■ **Data provided**

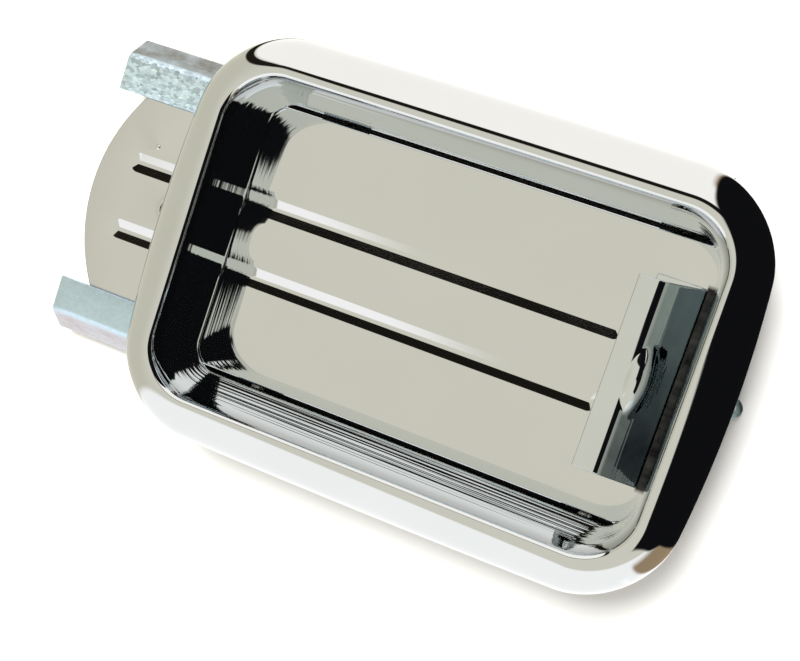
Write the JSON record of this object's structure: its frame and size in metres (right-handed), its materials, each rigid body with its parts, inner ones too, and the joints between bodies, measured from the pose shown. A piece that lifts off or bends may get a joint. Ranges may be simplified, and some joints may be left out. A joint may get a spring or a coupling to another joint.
{
  "type": "sliding car door handle",
  "caption": "Recessed sliding inside door release: a chromed bezel around a grooved sliding floor with a finger grip, on zinc rails, sprung back to rest.",
  "frame": {"origin": "middle of the bezel's back rim, in the plane of the trim panel", "axes": "+X along the slide towards the finger grip, +Y across the handle, +Z out of the door face"},
  "size_m": [0.1601, 0.0922, 0.0334],
  "materials": {
    "bright_chrome": "polished chrome plate",
    "zinc_plate": "clear zinc plate, faintly iridescent",
    "nylon": "natural nylon",
    "bumper_rubber": "black rubber",
    "fastener_steel": "bright steel",
    "spring_steel": "drawn spring wire"
  },
  "bodies": {
    "housing": {"bezel": "bright_chrome", "upper_rail": "zinc_plate", "lower_rail": "zinc_plate", "left_bridge": "zinc_plate", "right_bridge": "zinc_plate", "upper_liner": "nylon", "lower_liner": "nylon", "rest_bumper": "bumper_rubber", "travel_bumper": "bumper_rubber", "bridge_screw_1": "fastener_steel", "bridge_screw_2": "fastener_steel", "bridge_screw_3": "fastener_steel", "bridge_screw_4": "fastener_steel", "rail_rivet_1": "fastener_steel", "rail_rivet_2": "fastener_steel", "rail_rivet_3": "fastener_steel", "rail_rivet_4": "fastener_steel", "return_spring": "spring_steel"},
    "slide": {"slide_plate": "bright_chrome", "finger_grip": "bright_chrome", "stop_tab": "zinc_plate", "grip_rivet_1": "fastener_steel", "grip_rivet_2": "fastener_steel", "grip_rivet_3": "fastener_steel"}
  },
  "joints": [
    {"name": "handle_slide", "type": "slide", "parent": "housing", "child": "slide", "axis": [-1, 0, 0], "range_m": [0, 0.011], "stiffness_N_per_m": 400, "springref_m": -0.01, "deforming": ["return_spring"]}
  ]
}
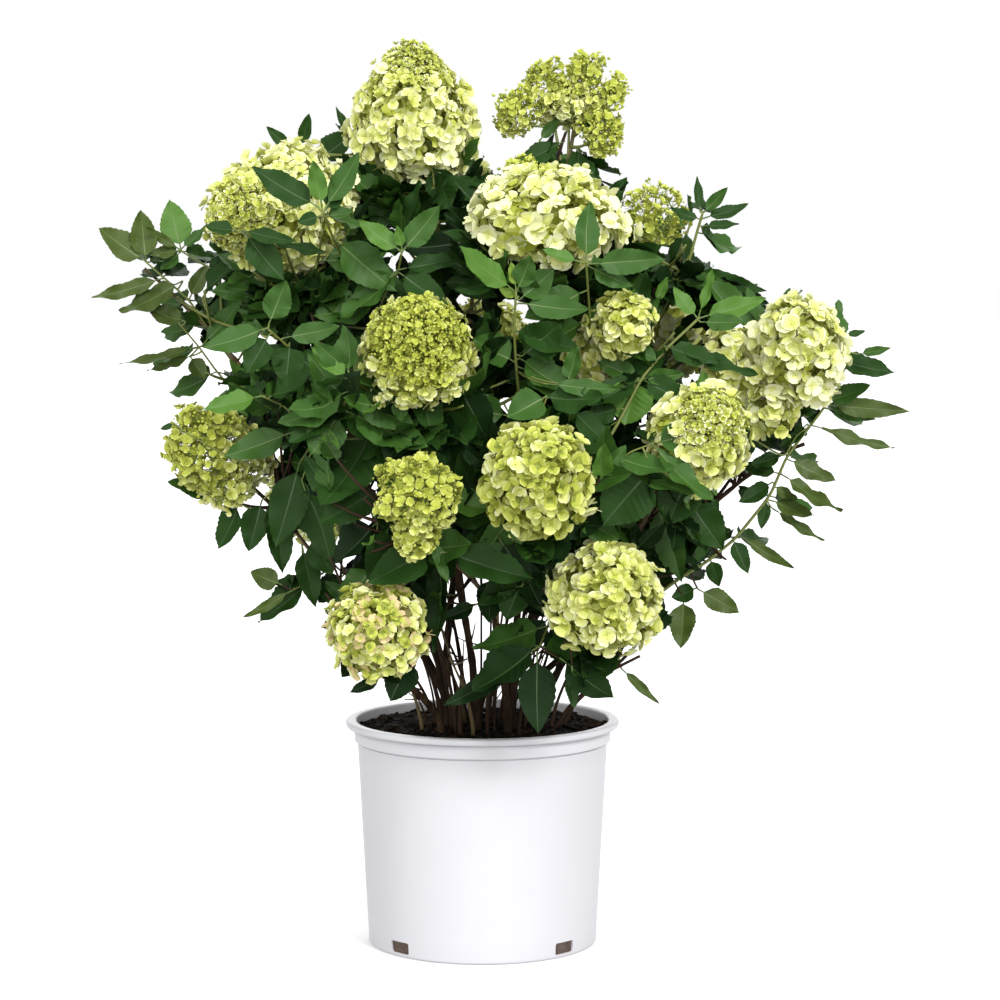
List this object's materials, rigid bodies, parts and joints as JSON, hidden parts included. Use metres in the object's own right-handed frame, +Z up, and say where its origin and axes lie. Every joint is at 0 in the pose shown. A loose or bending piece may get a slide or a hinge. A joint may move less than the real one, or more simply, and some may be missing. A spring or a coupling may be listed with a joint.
{
  "type": "panicle hydrangea in a nursery pot",
  "caption": "Bushy flowering shrub with cream and lime flower cones over dark toothed leaves on slim woody stems, growing in a white tapered nursery pot.",
  "frame": {"origin": "middle of the pot's flat underside", "axes": "+Z up; -Y towards the side that the picture shows; +X to that view's right"},
  "size_m": [0.8258, 0.744, 0.9111],
  "materials": {
    "pot_plastic": "smooth white moulded plastic with a slight sheen",
    "potting_mix": "dark crumbly bark mix",
    "bark": "matt brown bark, finely furrowed",
    "young_wood": "smooth tan to yellow-green young wood",
    "leaf": "dark green, slightly glossy above and paler below",
    "blossom": "soft matt cream flowers",
    "blossom_lime": "soft matt yellow-green flowers and buds",
    "blossom_blush": "soft matt cream flowers with a pink flush"
  },
  "bodies": {
    "root": {"pot": "pot_plastic", "soil": "potting_mix", "stem_1": "bark", "stem_2": "bark", "stem_3": "bark", "stem_4": "bark", "stem_5": "bark", "stem_6": "bark", "stem_7": "bark", "stem_8": "bark", "stem_9": "bark", "stem_10": "bark", "stem_11": "bark", "bough_top_left": "young_wood", "bough_top_right": "young_wood", "bough_upper_left": "young_wood", "bough_upper_centre": "young_wood", "bough_upper_right": "young_wood", "bough_right": "young_wood", "bough_mid_right": "young_wood", "bough_centre": "young_wood", "bough_centre_right": "young_wood", "bough_left": "young_wood", "bough_left_spray": "young_wood", "bough_low_centre": "young_wood", "bough_low_mid": "young_wood", "bough_low_right": "young_wood", "bough_low_left": "young_wood", "bough_right_low": "young_wood", "bough_back_top": "young_wood", "bough_back_upper_left": "young_wood", "bough_back_upper_right": "young_wood", "bough_back_mid": "young_wood", "bough_back_low_left": "young_wood", "bough_back_low_right": "young_wood", "foliage_top_left": "blossom", "foliage_top_right": "blossom_lime", "foliage_upper_left": "blossom", "foliage_upper_centre": "blossom", "foliage_upper_right": "blossom_lime", "foliage_right": "blossom", "foliage_mid_right": "blossom_lime", "foliage_centre": "blossom_lime", "foliage_centre_right": "blossom_lime", "foliage_left": "blossom_lime", "foliage_left_spray": "leaf", "foliage_low_centre": "blossom_lime", "foliage_low_mid": "blossom", "foliage_low_right": "blossom", "foliage_low_left": "blossom_blush", "foliage_right_low": "leaf", "foliage_back_top": "blossom", "foliage_back_upper_left": "blossom_lime", "foliage_back_upper_right": "blossom", "foliage_back_mid": "blossom_lime", "foliage_back_low_left": "blossom", "foliage_back_low_right": "blossom_blush"}
  },
  "joints": []
}
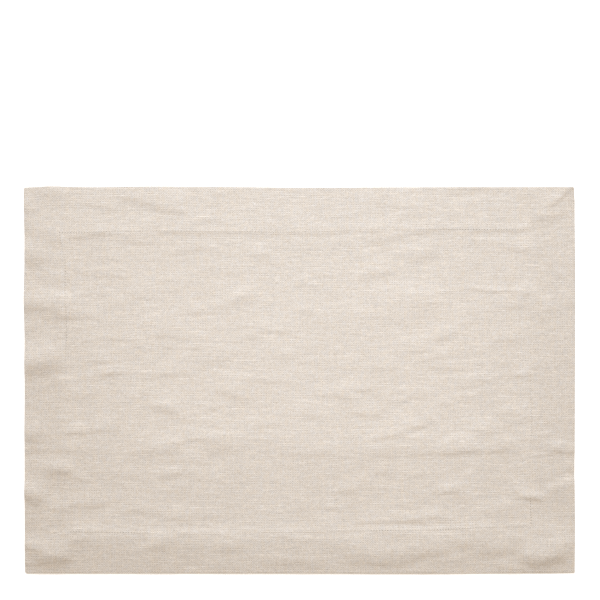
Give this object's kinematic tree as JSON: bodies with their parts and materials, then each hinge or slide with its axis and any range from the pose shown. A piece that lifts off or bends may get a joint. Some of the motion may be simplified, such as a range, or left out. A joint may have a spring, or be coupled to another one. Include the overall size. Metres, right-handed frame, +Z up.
{
  "type": "fabric placemat",
  "caption": "Rectangular linen placemat with a wide turned-under mitred hem, laid flat and softly creased, to go under a plate and cutlery.",
  "frame": {"origin": "centre of the mat's outline, on the table it lies on", "axes": "+X along the mat's length, +Y across it towards its back edge, +Z up out of its face"},
  "size_m": [0.5008, 0.352, 0.0043],
  "materials": {
    "linen": "natural plain-weave linen, matt, lightly creased"
  },
  "bodies": {
    "root": {"placemat_cloth": "linen"}
  },
  "joints": []
}
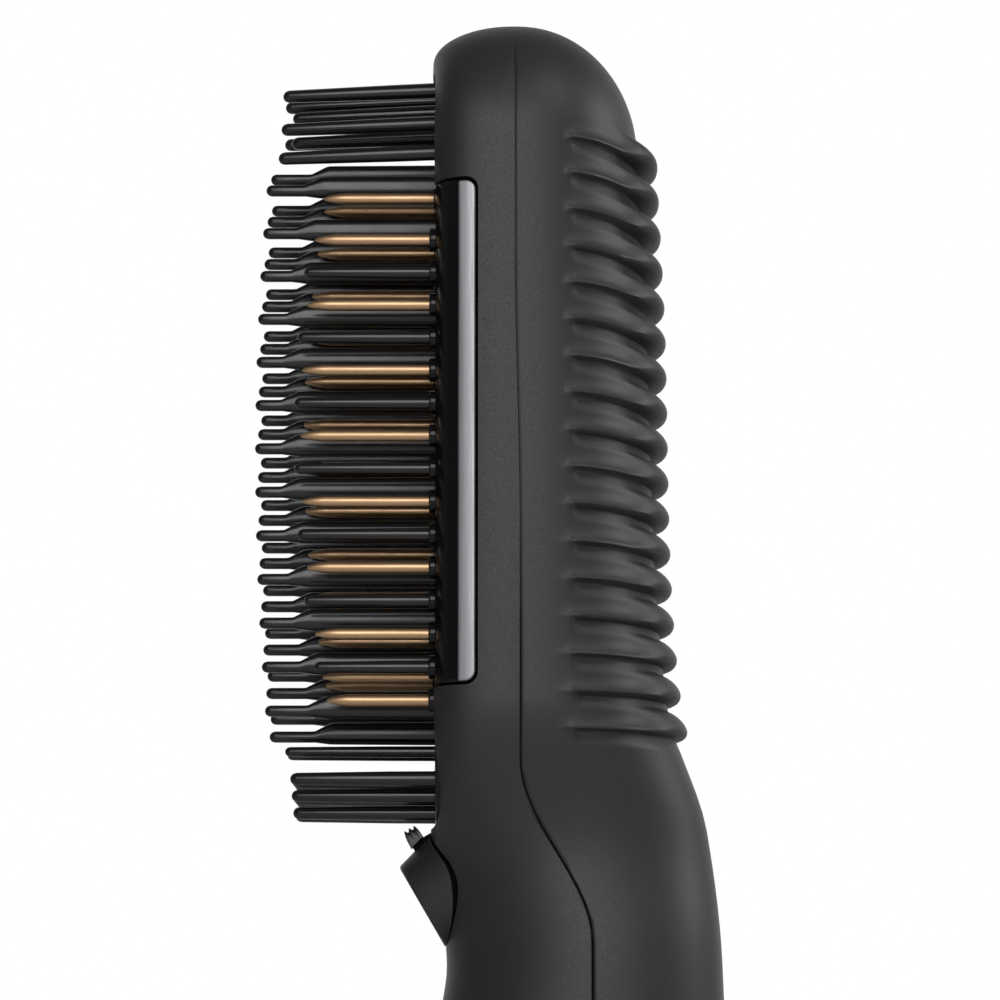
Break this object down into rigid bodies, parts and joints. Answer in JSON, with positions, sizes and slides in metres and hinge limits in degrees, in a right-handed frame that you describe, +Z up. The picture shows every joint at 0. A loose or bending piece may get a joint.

■ **Stated exercise**
Each entry above is to be printed again exactly.

■ **Solution to the problem**
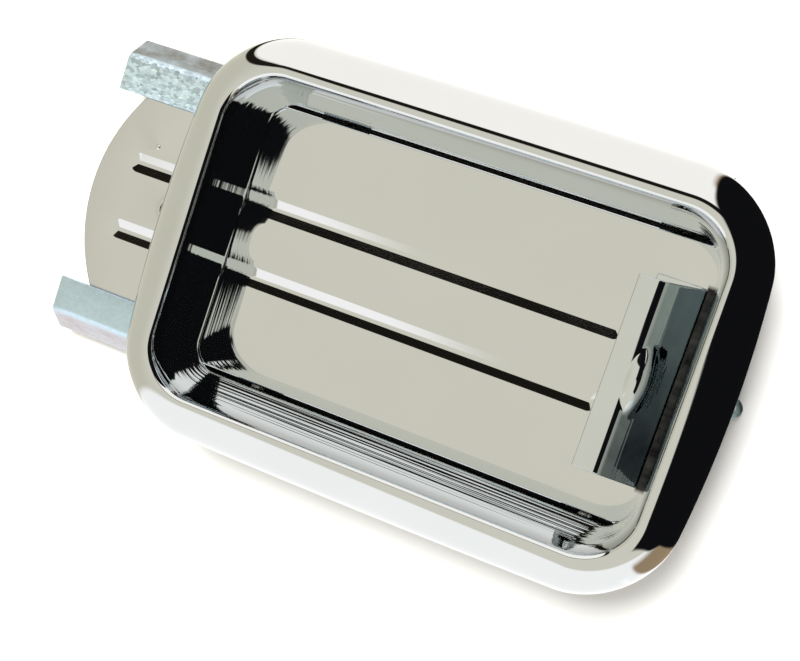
Write the JSON record of this object's structure: its frame and size in metres (right-handed), its materials, each rigid body with its parts, inner ones too, and the joints between bodies, measured from the pose shown. A piece that lifts off or bends may get a joint. Ranges may be simplified, and some joints may be left out. A joint may get a spring or a coupling to another joint.
{
  "type": "sliding car door handle",
  "caption": "Recessed sliding inside door release: a chromed bezel around a grooved sliding floor with a finger grip, on zinc rails, sprung back to rest.",
  "frame": {"origin": "middle of the bezel's back rim, in the plane of the trim panel", "axes": "+X along the slide towards the finger grip, +Y across the handle, +Z out of the door face"},
  "size_m": [0.1601, 0.0922, 0.0334],
  "materials": {
    "bright_chrome": "polished chrome plate",
    "zinc_plate": "clear zinc plate, faintly iridescent",
    "nylon": "natural nylon",
    "bumper_rubber": "black rubber",
    "fastener_steel": "bright steel",
    "spring_steel": "drawn spring wire"
  },
  "bodies": {
    "housing": {"bezel": "bright_chrome", "upper_rail": "zinc_plate", "lower_rail": "zinc_plate", "left_bridge": "zinc_plate", "right_bridge": "zinc_plate", "upper_liner": "nylon", "lower_liner": "nylon", "rest_bumper": "bumper_rubber", "travel_bumper": "bumper_rubber", "bridge_screw_1": "fastener_steel", "bridge_screw_2": "fastener_steel", "bridge_screw_3": "fastener_steel", "bridge_screw_4": "fastener_steel", "rail_rivet_1": "fastener_steel", "rail_rivet_2": "fastener_steel", "rail_rivet_3": "fastener_steel", "rail_rivet_4": "fastener_steel", "return_spring": "spring_steel"},
    "slide": {"slide_plate": "bright_chrome", "finger_grip": "bright_chrome", "stop_tab": "zinc_plate", "grip_rivet_1": "fastener_steel", "grip_rivet_2": "fastener_steel", "grip_rivet_3": "fastener_steel"}
  },
  "joints": [
    {"name": "handle_slide", "type": "slide", "parent": "housing", "child": "slide", "axis": [-1, 0, 0], "range_m": [0, 0.011], "stiffness_N_per_m": 400, "springref_m": -0.01, "deforming": ["return_spring"]}
  ]
}
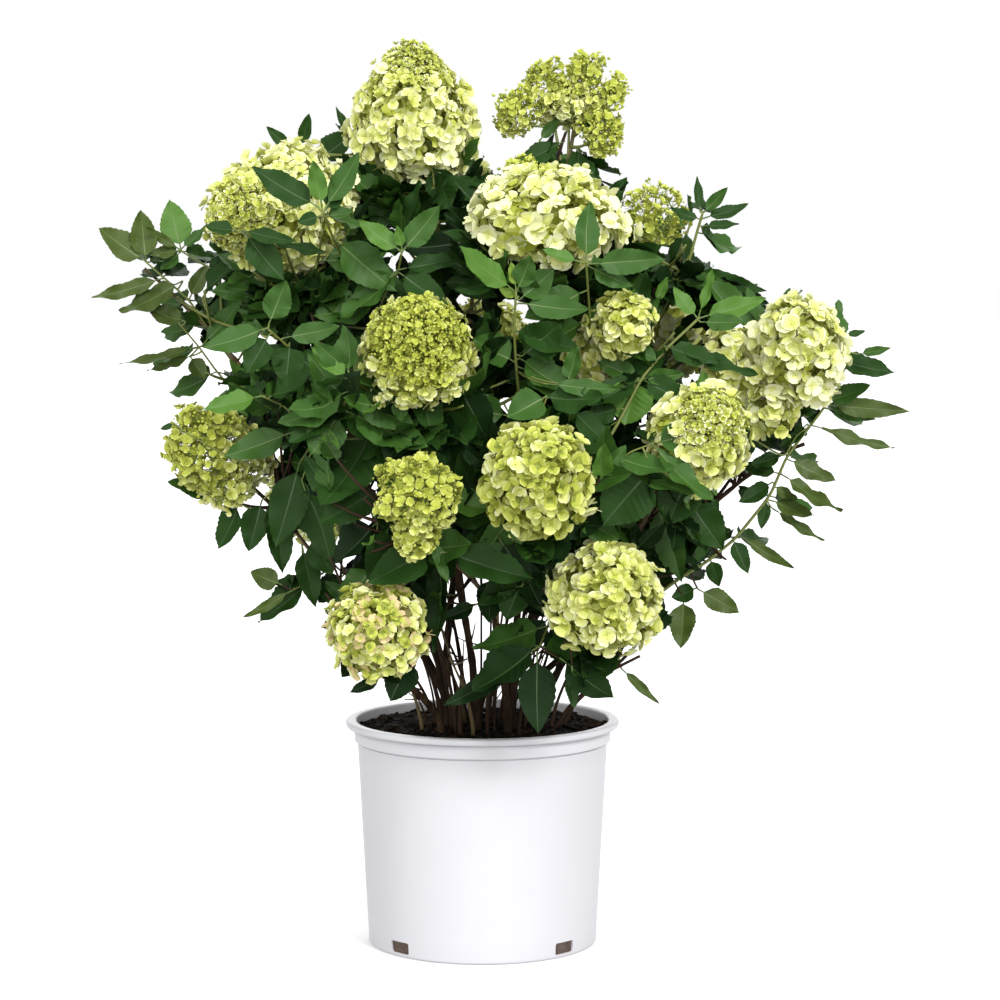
List this object's materials, rigid bodies, parts and joints as JSON, hidden parts included. Use metres in the object's own right-handed frame, +Z up, and say where its origin and axes lie. Every joint is at 0 in the pose shown. A loose or bending piece may get a slide or a hinge. A joint may move less than the real one, or more simply, and some may be missing. A spring or a coupling may be listed with a joint.
{
  "type": "panicle hydrangea in a nursery pot",
  "caption": "Bushy flowering shrub with cream and lime flower cones over dark toothed leaves on slim woody stems, growing in a white tapered nursery pot.",
  "frame": {"origin": "middle of the pot's flat underside", "axes": "+Z up; -Y towards the side that the picture shows; +X to that view's right"},
  "size_m": [0.8258, 0.744, 0.9111],
  "materials": {
    "pot_plastic": "smooth white moulded plastic with a slight sheen",
    "potting_mix": "dark crumbly bark mix",
    "bark": "matt brown bark, finely furrowed",
    "young_wood": "smooth tan to yellow-green young wood",
    "leaf": "dark green, slightly glossy above and paler below",
    "blossom": "soft matt cream flowers",
    "blossom_lime": "soft matt yellow-green flowers and buds",
    "blossom_blush": "soft matt cream flowers with a pink flush"
  },
  "bodies": {
    "root": {"pot": "pot_plastic", "soil": "potting_mix", "stem_1": "bark", "stem_2": "bark", "stem_3": "bark", "stem_4": "bark", "stem_5": "bark", "stem_6": "bark", "stem_7": "bark", "stem_8": "bark", "stem_9": "bark", "stem_10": "bark", "stem_11": "bark", "bough_top_left": "young_wood", "bough_top_right": "young_wood", "bough_upper_left": "young_wood", "bough_upper_centre": "young_wood", "bough_upper_right": "young_wood", "bough_right": "young_wood", "bough_mid_right": "young_wood", "bough_centre": "young_wood", "bough_centre_right": "young_wood", "bough_left": "young_wood", "bough_left_spray": "young_wood", "bough_low_centre": "young_wood", "bough_low_mid": "young_wood", "bough_low_right": "young_wood", "bough_low_left": "young_wood", "bough_right_low": "young_wood", "bough_back_top": "young_wood", "bough_back_upper_left": "young_wood", "bough_back_upper_right": "young_wood", "bough_back_mid": "young_wood", "bough_back_low_left": "young_wood", "bough_back_low_right": "young_wood", "foliage_top_left": "blossom", "foliage_top_right": "blossom_lime", "foliage_upper_left": "blossom", "foliage_upper_centre": "blossom", "foliage_upper_right": "blossom_lime", "foliage_right": "blossom", "foliage_mid_right": "blossom_lime", "foliage_centre": "blossom_lime", "foliage_centre_right": "blossom_lime", "foliage_left": "blossom_lime", "foliage_left_spray": "leaf", "foliage_low_centre": "blossom_lime", "foliage_low_mid": "blossom", "foliage_low_right": "blossom", "foliage_low_left": "blossom_blush", "foliage_right_low": "leaf", "foliage_back_top": "blossom", "foliage_back_upper_left": "blossom_lime", "foliage_back_upper_right": "blossom", "foliage_back_mid": "blossom_lime", "foliage_back_low_left": "blossom", "foliage_back_low_right": "blossom_blush"}
  },
  "joints": []
}
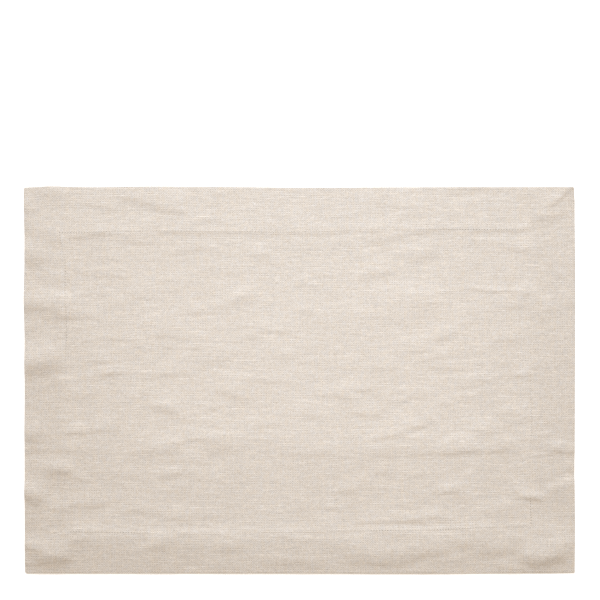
Give this object's kinematic tree as JSON: bodies with their parts and materials, then each hinge or slide with its axis and any range from the pose shown. A piece that lifts off or bends may get a joint. Some of the motion may be simplified, such as a range, or left out. A joint may have a spring, or be coupled to another one. Include the overall size. Metres, right-handed frame, +Z up.
{
  "type": "fabric placemat",
  "caption": "Rectangular linen placemat with a wide turned-under mitred hem, laid flat and softly creased, to go under a plate and cutlery.",
  "frame": {"origin": "centre of the mat's outline, on the table it lies on", "axes": "+X along the mat's length, +Y across it towards its back edge, +Z up out of its face"},
  "size_m": [0.5008, 0.352, 0.0043],
  "materials": {
    "linen": "natural plain-weave linen, matt, lightly creased"
  },
  "bodies": {
    "root": {"placemat_cloth": "linen"}
  },
  "joints": []
}
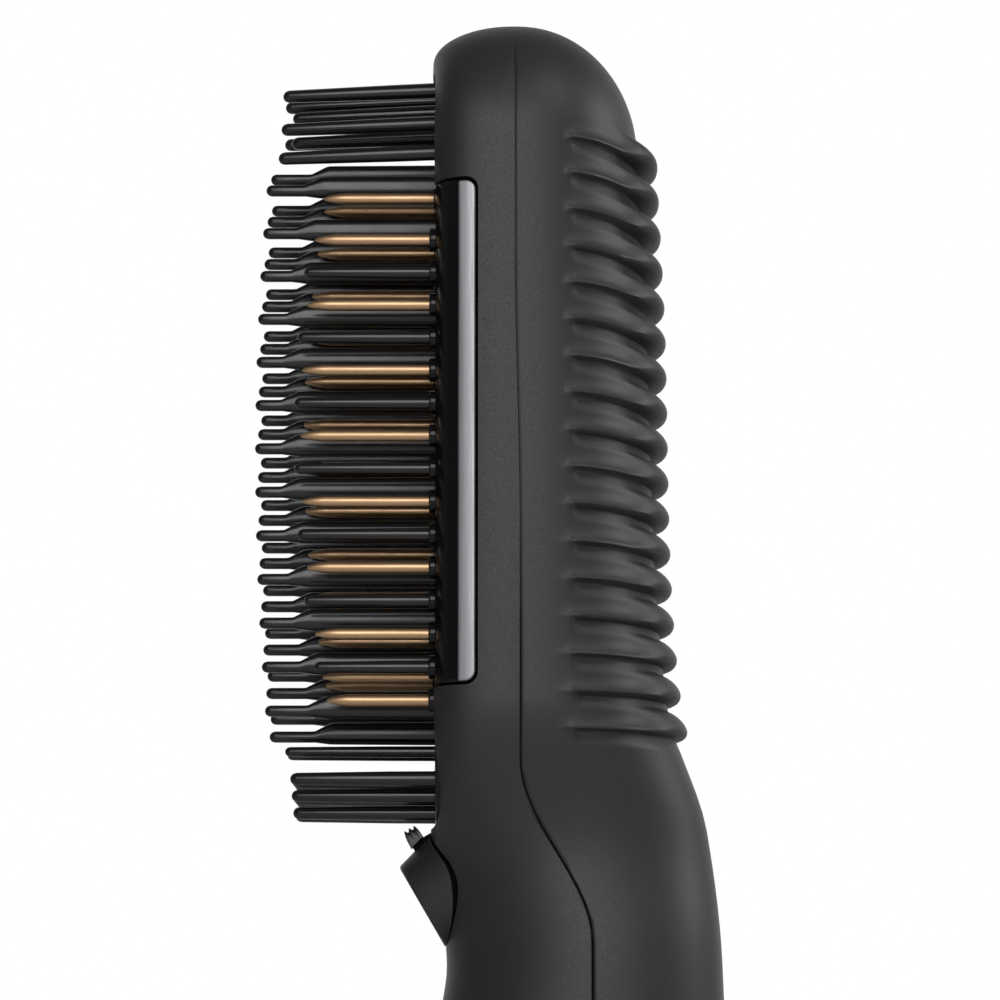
Break this object down into rigid bodies, parts and joints. Answer in JSON, with positions, sizes and slides in metres and hinge limits in degrees, in a right-handed frame that you describe, +Z up. The picture shows every joint at 0. A loose or bending piece may get a joint.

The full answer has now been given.